Thursday, May 24, 2007

thursday thirteen

13 phrases or words that irritate the crap out of me

1) "pop" as in "the color just makes it pop" .....uuuggghhhh if i hear that one more time, i will scream

2) "i'm just sayin' " as in ending some long, irrelevant diatribe with "i'm just sayin'".....well obviously--duh

3) "know what i mean?" as in " blah blah blah blah..know what i mean? blah blah blah blah..know what i mean?" oddly, i used to abuse this phrase quite a good deal myself.

4) "what the hay". if you're gonna use this term, use hell or heck--not hay. damn. go big or go home.

5) "that's hot" a la paris hilton. stfu already!

6) any racial slur. grow up. become self actualized. stop hiding behind your own vulnerabilities.

7) "fark".....does that mean fart or bark or a barking fart or what?

8) "partner" in "my partner and i spent our summer vacation in costa rica". ok just say it...your boyfriend, your girlfriend, your hubby, your wife, wtf is with this androgynous, asexual wordology? i could care less about your sexual preference, but saying "partner" is a little bit too super-secret-mysterious for me. i don't own a decoder ring.

9) "irregardless" is NOT a word.

10) "per se". not too many individuals use this word with a full grasp of it's true meaning and intended purpose. the phrase literally translated from latin means "in itself", "by itself", or "through itself". if you're going to use it, understand it.

11) "by me" as in "the barrista in starbuck's on 87th lives by me". before i met people from "up north" i had never heard this phrase. what the HELL does it mean? next door? across the street? in the vicinity? why can't you just use more specific terminology?

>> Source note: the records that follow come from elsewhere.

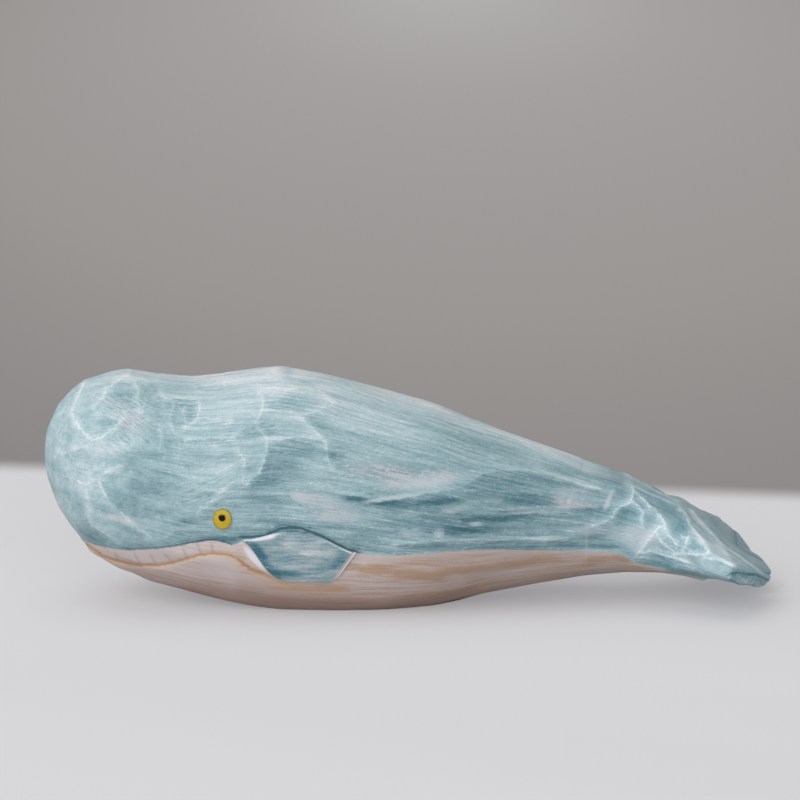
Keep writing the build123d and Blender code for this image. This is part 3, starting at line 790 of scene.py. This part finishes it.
def brush_marks(tree, sheet, length, width, tilt=0.0, shift=0.0, detail=4.0, roughness=0.6):
    """Noise drawn out into marks of this length and width in mm, tilted by some degrees on the sheet."""
    laid = add(tree, "Mapping", {"Vector": sheet, "Location": (shift,) * 3, "Rotation": (0, 0, math.radians(tilt)),
                                 "Scale": (length, width, width)}, vector_type="TEXTURE")
    return add(tree, "TexNoise", {"Vector": laid, "Scale": 1.0, "Detail": detail, "Roughness": roughness})


def weigh(tree, base, terms, held=None):
    """Adds to a base some other numbers, each less its middle of a half and times its weight, held back if asked."""
    for value, weight in terms:
        centred = add(tree, "Math", (value, 0.5), operation="SUBTRACT")
        if held is not None:
            centred = add(tree, "Math", (centred, held), operation="MULTIPLY")
        base = add(tree, "Math", (centred, weight, base), operation="MULTIPLY_ADD")
    return base


def line_gap(tree, name, wander=None, by=0.0):
    """Gap to a drawn line in mm. Its signed note keeps the line crisp between vertices, and its plain note drops the
    places where the sign turns with no line there."""
    side = add(tree, "Attribute", output=2, attribute_name=name + "_side")
    if wander is not None:
        side = weigh(tree, side, [(wander, by)])
    crisp = add(tree, "Math", {0: side}, operation="ABSOLUTE")
    plain = add(tree, "Attribute", output=2, attribute_name=name + "_mm")
    plain = add(tree, "Math", (plain, 0.35), operation="SUBTRACT")
    return add(tree, "Math", (crisp, plain), operation="MAXIMUM")


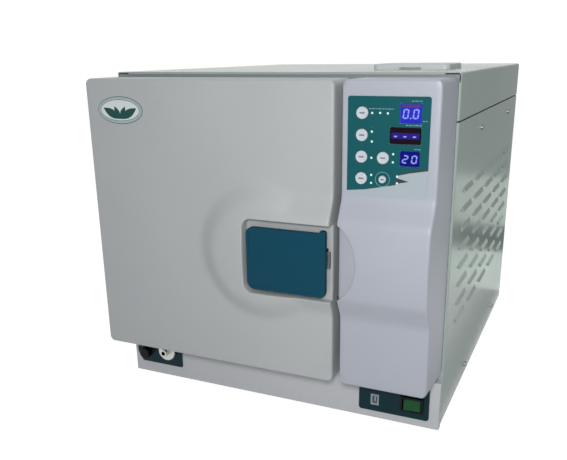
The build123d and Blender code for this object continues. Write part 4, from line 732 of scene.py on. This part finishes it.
class AUTOCLAVE_OT_handle(bpy.types.Operator):
    """Model the pull handle with its raised rim, ear and barrel"""

    bl_idname = "autoclave.handle"
    bl_label = "Handle"

    def execute(self, context):
        low, high = corners("door_handle")
        pin_low, pin_high = corners("handle_pin")
        top, nub = high.z - 3.5, high.x - 8
        front, back = low.y, low.y + 6

        def corner(x, z):
            return lambda e: runs("y")(e) and hypot(ends(e)[0].x - x, ends(e)[0].z - z) < 0.1

        paddle = cuboid("handle_paddle", (low.x, front, low.z), (high.x, back, high.z))
        above = cuboid("above", (low.x - 5, front - 5, top), (nub, back + 5, high.z + 5))
        bevel(above, corner(nub, top), 2, 4)
        carve(paddle, above)
        for x, z, radius, segments in ((low.x, top, 10, 8), (low.x, low.z, 11, 8), (high.x, low.z, 8, 7),
                                       (high.x, high.z, 3, 5), (nub, high.z, 1.4, 3)):
            bevel(paddle, corner(x, z), radius, segments)
        bevel(paddle, lies_on_y(front), 1.2, 4)
        field = cuboid("field", (low.x + 4, front - 3, low.z + 4), (high.x - 4, front + 0.4, top - 4))
        bevel(field, runs("y"), 6.5, 7)
        carve(paddle, field)
        bevel(paddle, lambda e: lies_on_y(front)(e) and all(low.x + 3.5 < p.x < high.x - 3.5
              and low.z + 3.5 < p.z < top - 3.5 for p in ends(e)), 0.35, 2)
        barrel_low, barrel_high = pin_low.z + 4.5, pin_high.z - 4.5
        deselect()
        bpy.ops.mesh.primitive_cylinder_add(
            vertices=48, radius=5 * MM, depth=(barrel_high - barrel_low) * MM,
            location=at((pin_low.x + pin_high.x) / 2, (pin_low.y + pin_high.y) / 2,
                        (barrel_low + barrel_high) / 2))
        barrel = settle("barrel")
        bevel(barrel, lambda e: abs(ends(e)[0].z - ends(e)[1].z) < 0.01, 0.5, 2)
        paddle = merge("handle_paddle", [paddle, barrel])
        soften(paddle, 30)
        plastic = moulded_abs("moulded_abs_handle", colours().handle, 0.33, 0.8, 0.00003, 0.12)
        hand_over(paddle, "handle", "handle_teal", plastic, "door_handle")
        return {"FINISHED"}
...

12) "anymore"--this word belongs at the END of a sentence, no where else! do NOT use "anymore" interchangeably with "lately" or "nowadays" as in "anymore, the price of gas doesn't make it worth taking long trips into the country". this improper usage just chaps my ass cheeks.

13) "conversate" --also NOT a word! we do not conversate with others; rather, we converse.


coolchick said...

Good ones!

Carmi said...

You have absolutely mirrored the precise frustrations I feel as a journalist. I could feel my brain writing each of these peeves, and I'm thrilled to know there are others out there whose blood pressure spikes at the mere mention of some of these.

There is hope yet.

OldOldLady Of The Hills said...

LOL, LOL....The one that made me laugh was..."by me"...very New York, I think...or certainly the Tri State Area....Close By Me.ight be a little more accurate, but still awkward, isn't it?
WONDERFUL list, you know?

'L' said...
This comment has been removed by the author.
'L' said...

Thanks for visiting my blog earlier. I had a good laugh reading your 'thursday thirteen'. The phrase, if you can call it that, that makes my skin crawl is (and please excuse the spelling) yaddah, yaddah, yaddah ...

Anonymous said...

What the hay?! Irregardless of your farkin peeves I still think chartreuse just makes your eyes pop! That's HOT! Know what I mean? I'm just sayin anymore when my partner and I conversate we always seem to get around to bashing that Mississippian redneck that lives by me. Know what I mean?

kalisah said...

"Irregardless" gets me, too. Another one I hate is "off line" as in, "We can talk about it off line." WTF is that?